MÜFREDAT…
Son günlerde bir müfredat tartışmasıdır gidiyor…
Neden mi?
Çünkü İktidar müfredatı değiştirmek istiyor.
Nedenlerine gelmeden önce…
İsterseniz konuyu daha iyi anlamak açısından bu ve benzer kavramları Türkçe olarak açıklayalım ki sonrasında kafalarda soru işareti falan kalmasın.
İşte bu nedenle ilk olarak müfredatın ne anlama geldiğinden başlayalım:
Sanki Arapça söyleyince çok ilginç gibi gelen bu sözcüğü Türkçeye çevirirsek konuyu son derece basit olarak anlayabiliriz diye düşünüyorum.
Evet, müfredat anlam olarak “eğitim ve öğretim programı”…
Yani buradan anlaşılması gereken şey…
İlkokul, ortaokul ve liselerde eğitim ve öğretim programları önemli ölçüde değişecek…
Hani bazen eğitim, siyasetten…
Ekonomiden bağımsızmış…
Kendi başına çok önemliymiş…
Hemen her ülkede benzer eğitim yapılıyormuş gibi bir düşünce olup “eğitim şart” türünden sözler söylenebiliyor ya…
İş öyle değil.
Doğrusunu isterseniz genel anlamıyla söylemek gerekirse iki tür eğitim var…
Bunlardan biri…
Ulusal eğitim.
Diğeri de dini eğitim.
Daha basit söylemek gerekirse ulusal eğitimle; herkesin eşit haklara sahip, ortak değerleri olan, ülkesinin sorunlarına, ulusal bütünlüğe Cumhuriyete, onun karşılaşacağı tehlikelere duyarlı yurttaşlar yetişirken…
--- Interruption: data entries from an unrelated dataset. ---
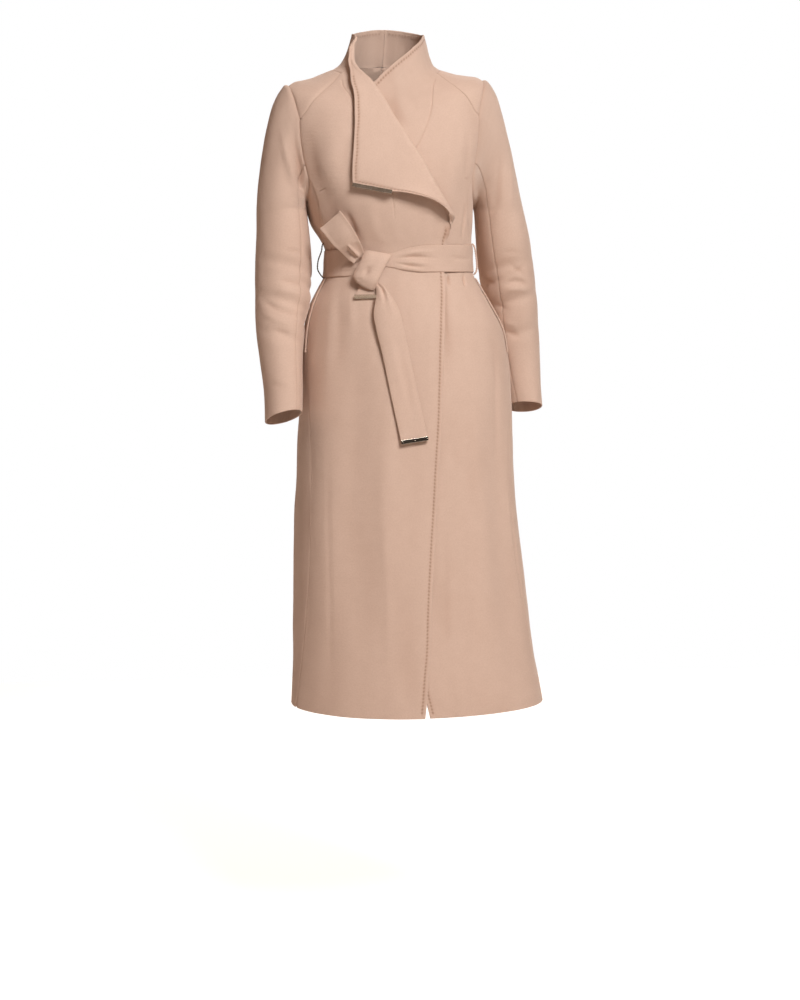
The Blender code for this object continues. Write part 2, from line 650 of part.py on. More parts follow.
def sleeve_ring_point(read, z, turn, sign):
    x, y, half_width, half_depth, tilt, roll = read(z)
    bend = 2 * math.pi * turn
    c, s = math.cos(bend), math.sin(bend)
    radius = ((abs(c) / half_width)**SLEEVE_SQUARENESS
              + (abs(s) / half_depth)**SLEEVE_SQUARENESS)**(-1 / SLEEVE_SQUARENESS)
    dx, dy = sign * radius * c, -radius * s
    return Vector((x + dx, y + dy, z - tilt * dy + roll * dx))


def sleeve_surface(sign):
    """A function of the place round the sleeve and down it: 0 to 1 the head, 1 to 2 the arm."""
    table = SLEEVE_LEFT if sign > 0 else SLEEVE_RIGHT
    rows = sorted(table)
    read = hermite_table(rows)
    first, last = table[0][0], table[-1][0]
    loop = armhole_loop(sign)

    def point(turn, down):
        turn %= 1.0
        if down >= 1:
            place = sleeve_ring_point(read, first + (last - first) * (down - 1), turn, sign)
            centre = Vector((*read(place.z)[:2], place.z))
            for crease_down, crease_turn, length, width, depth in SLEEVE_CREASES:
                gap = (turn - crease_turn + 0.5) % 1.0 - 0.5
                near = math.exp(-(gap / length)**2 - ((down - 1 - crease_down - gap * 0.25) / width)**2)
                place -= (place - centre).normalized() * depth * near
            return place
        start = armhole_point(loop, sign, turn)
        end = sleeve_ring_point(read, first, turn, sign)
        drop = (end - start).length
        outward = Vector((sign, 0.0, 0.02)).normalized() * CAP_OUT * drop
        below = sleeve_ring_point(read, first - 0.01, turn, sign) - end
        downward = below.normalized() * drop * 1.15
        t = down
        return ((2 * t**3 - 3 * t**2 + 1) * start + (t**3 - 2 * t**2 + t) * outward
                + (3 * t**2 - 2 * t**3) * end + (t**3 - t**2) * downward)
    return point


def surface_normal(point, turn, down, sign):
    step = 1e-3
    low, high = max(0.0, down - step), min(2.0, down + step)
    around = point(turn + step, down) - point(turn - step, down)
    along = point(turn, high) - point(turn, low)
    return around.cross(along).normalized() * sign


def sleeve_half(name, sign, start, end):
    point = sleeve_surface(sign)
    seams = [turn for turn in armhole_turns(sign) if start - 1e-6 < turn < end + 1e-6]
    trim = SEAM_GAP / SLEEVE_GIRTH
    turns = [seams[0] + trim] + seams[1:-1] + [seams[-1] - trim]
    count = len(turns) - 1
    downs = list(np.linspace(0.0, 1.0, CAP_ROWS + 1)) + list(np.linspace(1.0, 2.0, ARM_ROWS + 1)[1:])
    points, normals, faces = [], [], []
    for down in downs:
        for turn, square in zip(turns, seams):
            points.append(point(float(turn), float(down)))
            normals.append(surface_normal(point, float(square), float(down), sign))
    wide = count + 1
    for i in range(len(downs) - 1):
        for k in range(count):
            face = (i * wide + k, i * wide + k + 1, (i + 1) * wide + k + 1, (i + 1) * wide + k)
            faces.append(face if sign > 0 else tuple(reversed(face)))
    return wall_object(name, points, normals, faces)


BELT_LINE = (
    # angle, up, half_width, out
    (-24.0, 0.8010, 0.0105, 0.0058),
    (-14.0, 0.8015, 0.0125, 0.0058),
    (-2.0, 0.8030, 0.0190, 0.0058),
    (12.0, 0.8045, 0.0236, 0.0058),
    (30.0, 0.8055, 0.0243, 0.0058),
    (48.0, 0.8060, 0.0243, 0.0050),
    (70.0, 0.8070, 0.0243, 0.0027),
    (110.0, 0.8050, 0.0243, 0.0024),
    (180.0, 0.8000, 0.0243, 0.0024),
    (250.0, 0.7970, 0.0243, 0.0024),
    (285.0, 0.7970, 0.0243, 0.0030),
    (300.0, 0.7972, 0.0243, 0.0050),
    (313.0, 0.7975, 0.0235, 0.0058),
    (321.0, 0.7978, 0.0180, 0.0058),
)
BELT_STEP = 9.0            # degrees between the waist band's cross-sections
BELT_ACROSS = 4            # faces across the waist band

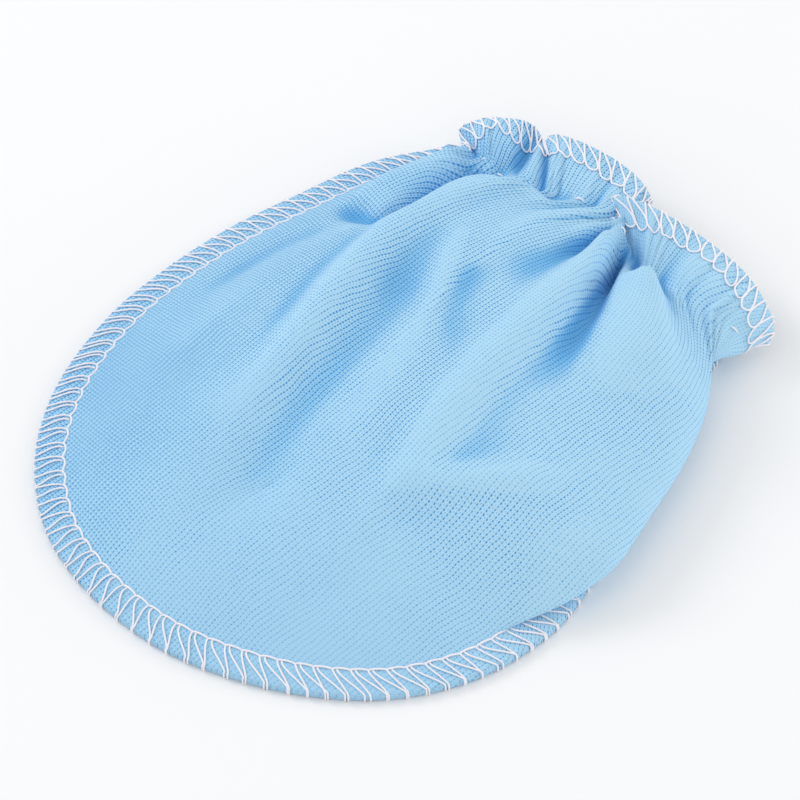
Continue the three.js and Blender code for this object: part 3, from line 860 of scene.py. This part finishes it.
def cloth_lengths(points, at):
    """Millimetres of cloth across and along the panel, for the knit to follow."""
    half = points.shape[1] // 2
    plain = plain_body(at["side"], at["row"], at["across"])
    flat = np.where((at["seam"] < 1)[..., None], points, plain)
    run = cloth_run(flat, 1, 0)
    u = np.concatenate([np.zeros((len(points), 1)), np.cumsum(run, axis=1)], 1)
    u = u - u[:, half : half + 1]
    first = int(np.argmax(at["beyond"][:, 0] <= 0))
    left = -u[:, 0]
    right = u[:, -1]
    for width, columns in ((left, slice(0, half)), (right, slice(half, None))):
        widest = first + int(np.argmax(width[first:]))
        stretch = np.where(np.arange(len(points)) < widest, width[widest] / np.maximum(width, TINY), 1)
        stretch[:first] = stretch[first]
        u[:, columns] *= stretch[:, None]
    u[:first] = u[first]
    on_ruffle = np.linalg.norm(np.diff(points, axis=0), axis=-1)
    run = np.where(at["beyond"][:-1] > 0, on_ruffle, cloth_run(flat, 0, 1))
    v = np.concatenate([np.zeros((1, points.shape[1])), np.cumsum(run, axis=0)], 0)
    v = v - v[first]
    meet = smoothstep(at["row"], *HALVES_MEET)
    u = u + (u[-1, ::-1] - u[-1]) / 2 * meet
    v = v + (v[-1, ::-1] - v[-1]) / 2 * meet
    lean = math.radians(WALE_LEAN)
    return u * math.cos(lean) + v * math.sin(lean), v * math.cos(lean) - u * math.sin(lean)


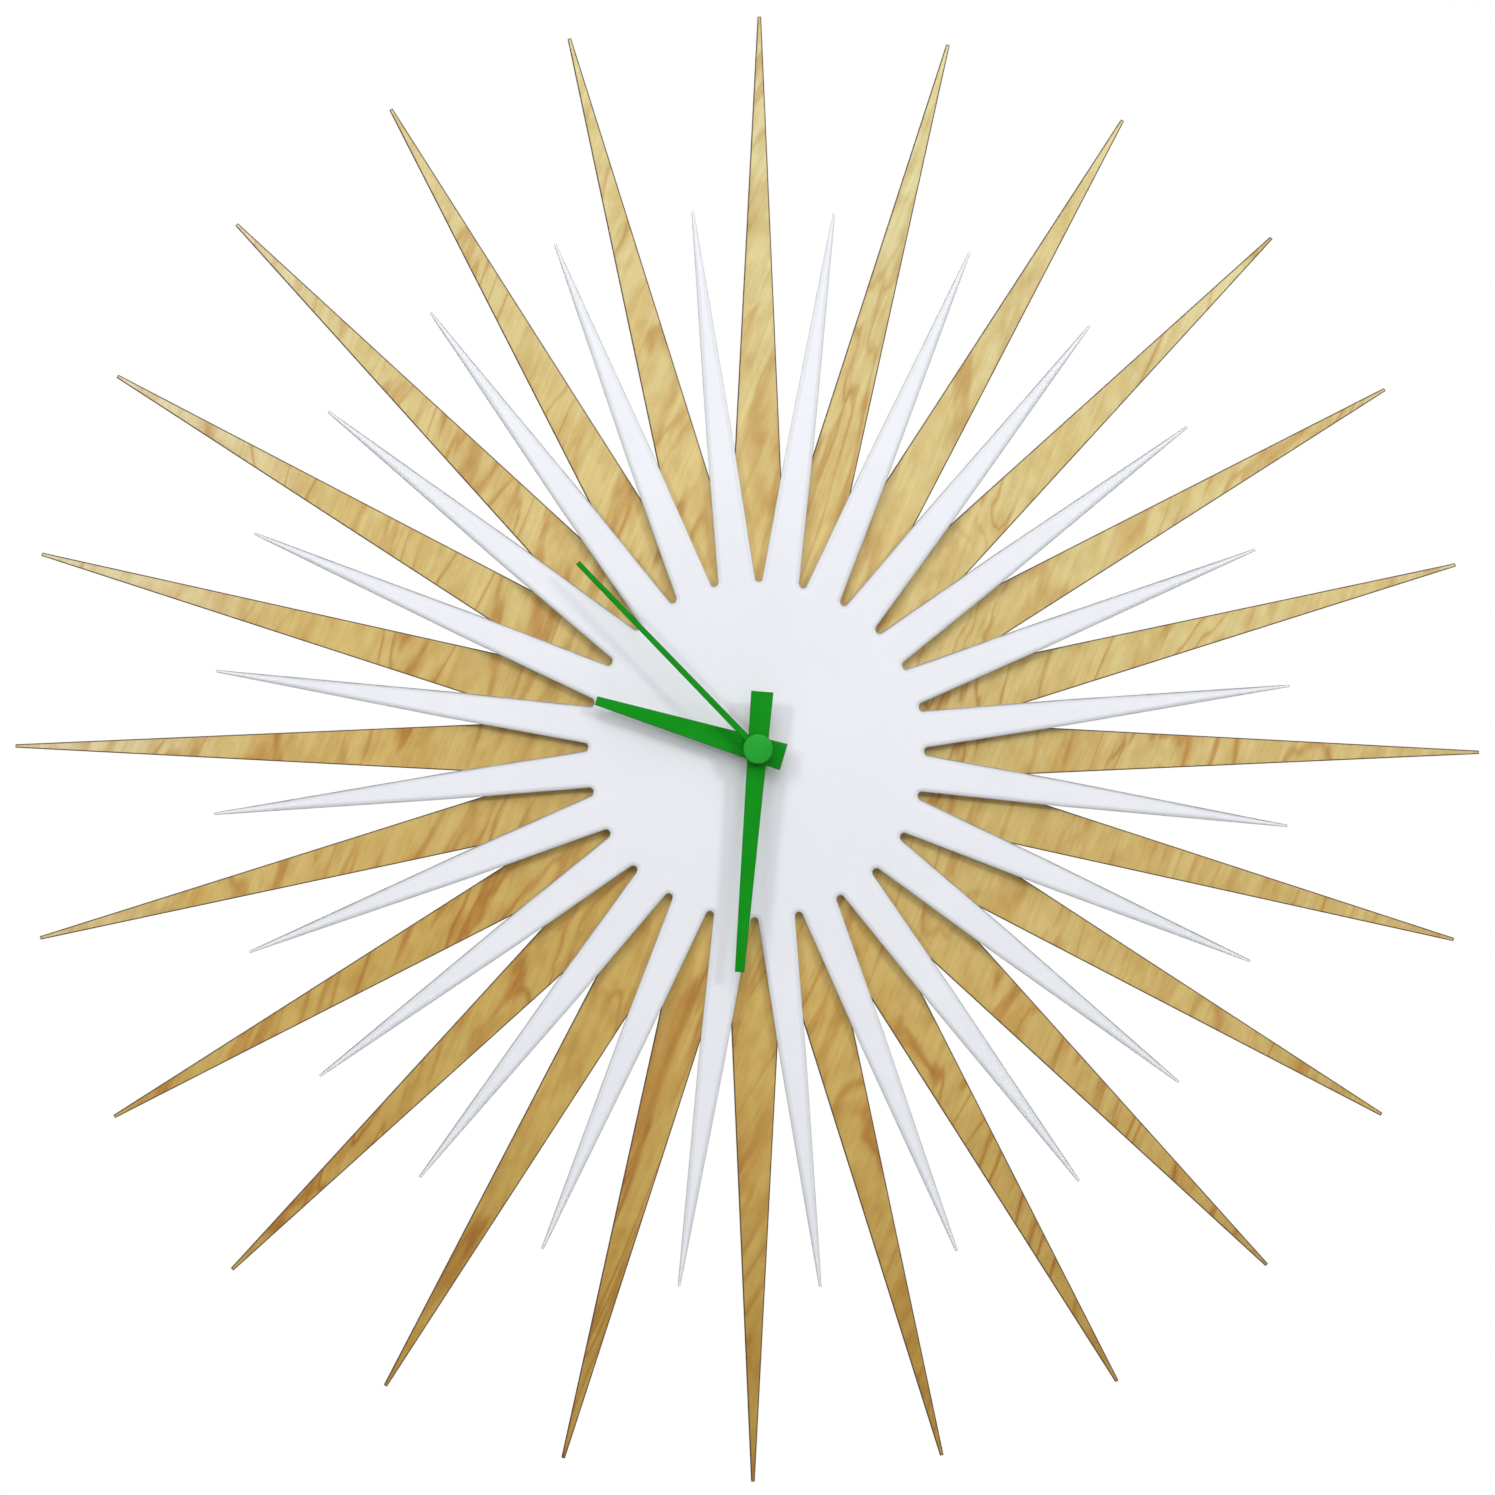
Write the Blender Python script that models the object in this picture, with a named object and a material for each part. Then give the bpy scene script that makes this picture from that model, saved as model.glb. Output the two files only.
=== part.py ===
"""Sunburst wall clock: two layered sunbursts, a set of hands and a quartz movement.

Sizes are millimetres, which the mesh helpers turn into Blender's metres. +Z is up, the dial
faces -Y, and the wall is the plane y = 0. The hands turn about the Y axis through the origin.
Clock angles run clockwise from 12, seen from the front, as a turn about +Y does.
"""

from math import acos, atan2, cos, hypot, pi, radians, sin

import bmesh
import bpy

MM = 0.001
GAP = 0.3                     # clearance between pieces that touch on the real clock
TURN = 2 * pi
ROUND = 32                    # sides of a large round piece
SMALL_ROUND = 16              # sides of a post or a small hole
PIPE_ROUND = 24               # sides of a pipe
ARBOR_ROUND = 12              # sides of an arbor
SHARP_ANGLE = radians(30)
MERGE_DISTANCE = 1e-6         # metres

# Sunbursts
RAYS = 24
RAY_PITCH = TURN / RAYS
CENTRE_HOLE_RADIUS = 4.2
WOOD_THICKNESS = 3.2
WOOD_TIP_RADIUS = 292.0
WOOD_TIP_WIDTH = 1.4
WOOD_TAPER = 0.0962           # ray width lost for each millimetre outwards
ACRYLIC_THICKNESS = 3.0
ACRYLIC_TURN = RAY_PITCH / 2 + radians(0.47)
ACRYLIC_TIP_RADIUS = 215.5
ACRYLIC_TIP_WIDTH = 1.0
ACRYLIC_SHOULDER_RADIUS = 123.5
ACRYLIC_SHOULDER_WIDTH = 10.5
NOTCH_ROOT_RADIUS = 66.9
NOTCH_FILLET = 1.6
NOTCH_ARC_STEPS = 8

# Hands: length, tail, width at the tail's end, width at the tip
HOUR_HAND = (66.5, 10.9, 10.8, 3.6)
MINUTE_HAND = (88.2, 22.8, 8.8, 3.7)
SECOND_HAND_LENGTH = 101.9
SECOND_HAND_WIDTHS = (2.6, 2.0)
SECOND_HAND_BOSS = (2.6, 1.4)  # radii of its disc and of its collar
HOUR_HAND_ANGLE = radians(286.5)
MINUTE_HAND_ANGLE = radians(184.4)
SECOND_HAND_ANGLE = radians(315.7)
HAND_THICKNESS = 0.8
SECOND_HAND_THICKNESS = 0.4
COLLAR_LENGTH = 0.9
HOUR_COLLAR_RADIUS = 3.9
MINUTE_COLLAR_RADIUS = 3.0
HAND_CLEARANCE = 0.25         # between a hand's hole and its pipe
PIPE_END = 0.4                # how far a pipe stands out of its hand
CAP_RADIUS = 6.0
CAP_THICKNESS = 1.1
CAP_EDGE = 0.7                # radius of its rounded edge
CAP_EDGE_STEPS = 2

# Movement case
CASE_HALF = 28.0
CASE_CORNER = 3.0
CASE_DEPTH = 16.0
CASE_SIDE_WALL = 1.2
CASE_FRONT_WALL = 1.0
BAY_DIVIDER = (-12.0, -11.0)  # z of the wall between the battery and the train
COVER_THICKNESS = 1.4
COVER_CORNER = 1.5
CORNER_STEPS = 4

# Clamp through the dial
HANGER_THICKNESS = 0.8
HANGER_HALF_WIDTH = 13.0
HANGER_BOTTOM = -14.0
HANGER_TOP = 50.0
KEYHOLE_CENTRE = 37.5
KEYHOLE_RADIUS = 4.0
KEYHOLE_SLOT_RADIUS = 1.9
KEYHOLE_SLOT_TOP = 44.5
RUBBER_WASHER = (11.0, 1.0)   # outer radius, thickness
BRASS_WASHER = (5.7, 0.5)
NUT_ACROSS_FLATS = 10.0
NUT_THICKNESS = 2.0
TUBE_RADIUS = 3.9
TUBE_BORE = 2.75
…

Diğer, yani dini eğitimle egemenliğin kayıtsız şartsız millete ait olmadığını düşünen, ülkesinin içinde bulunduğu sorunlardan bihaber, emperyalizm, bağımsızlık gibi kavramlardan habersiz ulus karşıtı tarikat ve cemaatlere ayrışmış insan yetiştirilebilir.
Demek istediğim;
Ortak değerleri ve kimliği olan bir ulus…
Emperyalizmden bağımsız…
Sanayileşmiş…
Tarımını…
Hayvancılığını geliştirmiş…
Ekonomisi güçlü bir ülke ise hedefiniz…
Öncelikle halkı; ortak düşünce, duygu ve kimlikte birleştirerek… Sorgulamaya…
Tartışmaya…
Araştırmaya dayalı laik ve ulusal bir eğitim vermek zorundasınız…
Ama değil de…
Sanayinizi yok ederek ülkenizi yabancılara açık pazar yapmak…
Tarımı…
Hayvancılığı bitirip tamamen ithalata dayanmak…
Toprakları vatan olmaktan çıkarıp, arsa gibi kolayca alınıp satılabilen bir ülke yaratmaksa amacınız…
İşte o zaman;
Ulus, ulusal bağımsızlık gibi kavramlardan habersiz
Ülkesinin dostunu…
Düşmanını tanımayan…
Emperyalizm ve onun ülkemiz üzerindeki amaçlarını asla anlayamayacak dini eğitim vermek zorundasınız…
Demek istediğim müfredat değişimi…
Sadece eğitimle değil, ulus olmak ve ulusal bağımsızlıkla da doğrudan ilgilidir…
Bilmem anlatabildim mi?
15-05-2024
Nusret KEBAPÇI
Nusret Bey,
Müfredat konusunda yazdıkların doğrudur. Aksini söylemek mümkün değildir. 1924 müfredat programı 11 defa revize edildi ama farklı bir yorum getirilmedi. Müfredat, okumayı, anlamayı, dinlemeyi, konuşmayı, anlatmayı, düşünmeyi, yorum yapmayı ve yazmayı öğrenmek veya öğretmek üzerin inşa edilmiştir. Batı da bu anlayışla müfredat yapılmış ve öğretmenler uygulamışlardır. Biz de öğretmenler müfredatı okumadıkları için uygulama şansları olmuyor. düşünmeyi, yorum yapmayı, dinlemeyi, yazmayı öğrenemeyen öğrenci bağımsız olamaz. Müfredatta kabahat yoktur. Müfredatı uygulamayanlarda kabahat vardır.